Watch outs for compliance
Outsourcing HR doesn’t mean outsourcing your legal responsibility. Employment law compliance still sits with your company, so make sure your HR partner actively monitors federal and state regulations that affect hiring. Pay close attention to anti-discrimination requirements under Title VII of the Civil Rights Act, proper background check disclosures under the Fair Credit Reporting Act, and state-specific rules around job postings. Pay transparency laws now apply in a growing number of states, and missing them on a job post can create real legal exposure fast.
2. Define the role with outcomes and core skills
Most job descriptions are a list of tasks and years of experience. They tell candidates what they’ll do every day but not what success actually looks like in the role. Before you post anything, you need to define the job in terms of outcomes, the specific results you expect in the first 30, 60, and 90 days, plus the core skills required to deliver them.
What to do
Replace vague responsibility lists with clear outcome statements. Instead of "manages social media accounts," write "grows organic engagement by 15% within 90 days." Pair each outcome with the two or three skills a person genuinely needs to hit it. Keep your required skills list short and honest. If you list twelve requirements, you’ll either scare off qualified candidates or end up justifying anyone who checks most of the boxes.
Why it works
Outcome-based job definitions attract candidates who are motivated by results, not just job security. They also force your internal team to agree on what the role actually needs before the first resume lands in your inbox. That alignment speeds up every downstream decision, from screening to final interviews.

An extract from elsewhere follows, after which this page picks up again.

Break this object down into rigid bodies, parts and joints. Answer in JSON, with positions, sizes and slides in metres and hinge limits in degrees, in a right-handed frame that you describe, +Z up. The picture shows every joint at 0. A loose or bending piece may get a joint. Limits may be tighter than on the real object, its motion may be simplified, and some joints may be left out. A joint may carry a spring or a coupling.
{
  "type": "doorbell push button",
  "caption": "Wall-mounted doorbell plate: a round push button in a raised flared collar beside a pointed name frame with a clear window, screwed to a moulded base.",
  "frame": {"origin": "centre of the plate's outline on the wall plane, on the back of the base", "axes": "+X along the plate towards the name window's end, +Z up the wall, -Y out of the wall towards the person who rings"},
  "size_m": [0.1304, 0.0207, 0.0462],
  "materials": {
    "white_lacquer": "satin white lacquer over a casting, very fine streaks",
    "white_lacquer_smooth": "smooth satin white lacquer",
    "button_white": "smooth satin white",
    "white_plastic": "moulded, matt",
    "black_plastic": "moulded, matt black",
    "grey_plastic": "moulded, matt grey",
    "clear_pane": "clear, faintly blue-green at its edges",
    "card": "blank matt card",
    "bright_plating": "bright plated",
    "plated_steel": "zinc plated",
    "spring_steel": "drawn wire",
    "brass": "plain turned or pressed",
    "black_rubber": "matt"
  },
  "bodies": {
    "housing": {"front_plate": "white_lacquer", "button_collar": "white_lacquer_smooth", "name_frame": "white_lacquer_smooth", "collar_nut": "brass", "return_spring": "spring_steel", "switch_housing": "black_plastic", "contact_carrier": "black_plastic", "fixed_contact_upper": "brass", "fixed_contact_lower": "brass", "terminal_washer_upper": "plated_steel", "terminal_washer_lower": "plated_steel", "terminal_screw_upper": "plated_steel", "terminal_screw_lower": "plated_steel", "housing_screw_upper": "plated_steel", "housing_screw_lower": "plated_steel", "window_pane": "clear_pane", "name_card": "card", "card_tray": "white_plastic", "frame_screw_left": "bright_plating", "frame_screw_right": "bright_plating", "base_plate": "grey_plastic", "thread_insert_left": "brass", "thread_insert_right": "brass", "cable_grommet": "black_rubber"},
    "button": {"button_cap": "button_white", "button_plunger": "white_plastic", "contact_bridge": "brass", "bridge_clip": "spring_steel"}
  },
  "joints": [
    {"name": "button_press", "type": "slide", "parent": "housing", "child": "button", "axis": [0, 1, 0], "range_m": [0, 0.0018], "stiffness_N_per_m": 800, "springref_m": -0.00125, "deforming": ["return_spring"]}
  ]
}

A well-defined role is the foundation of every other part of your small business recruitment strategy. If you can’t describe what winning looks like, you can’t evaluate who’s capable of winning.
Steps to implement
Use this structure to define each open role before posting:
- Outcomes: List 3 to 5 measurable results expected in the first 90 days
- Core skills: Name the 3 to 4 skills directly tied to delivering those outcomes
- Must-haves vs. nice-to-haves: Separate true requirements from preferences so you don’t eliminate strong candidates unfairly
Watch outs for compliance
Avoid listing protected characteristics like age, physical traits, or citizenship status as requirements unless they are legally mandated for the specific role. Be careful with experience minimums too. Requiring unnecessary years of experience can create disparate impact claims under federal anti-discrimination law, so tie every requirement directly to job function.
3. Set pay, budget, and approvals before you post
Posting a job before you’ve locked down compensation and approvals stalls your entire hiring process. Candidates ask about salary early, and if your team can’t answer clearly, qualified applicants move on while you’re still chasing internal sign-off. Make these decisions before a single candidate reads your post.
What to do
Agree on the full compensation range, total hiring budget, and approval chain before the role goes live. This includes base salary, variable pay, and the benefits package you plan to offer.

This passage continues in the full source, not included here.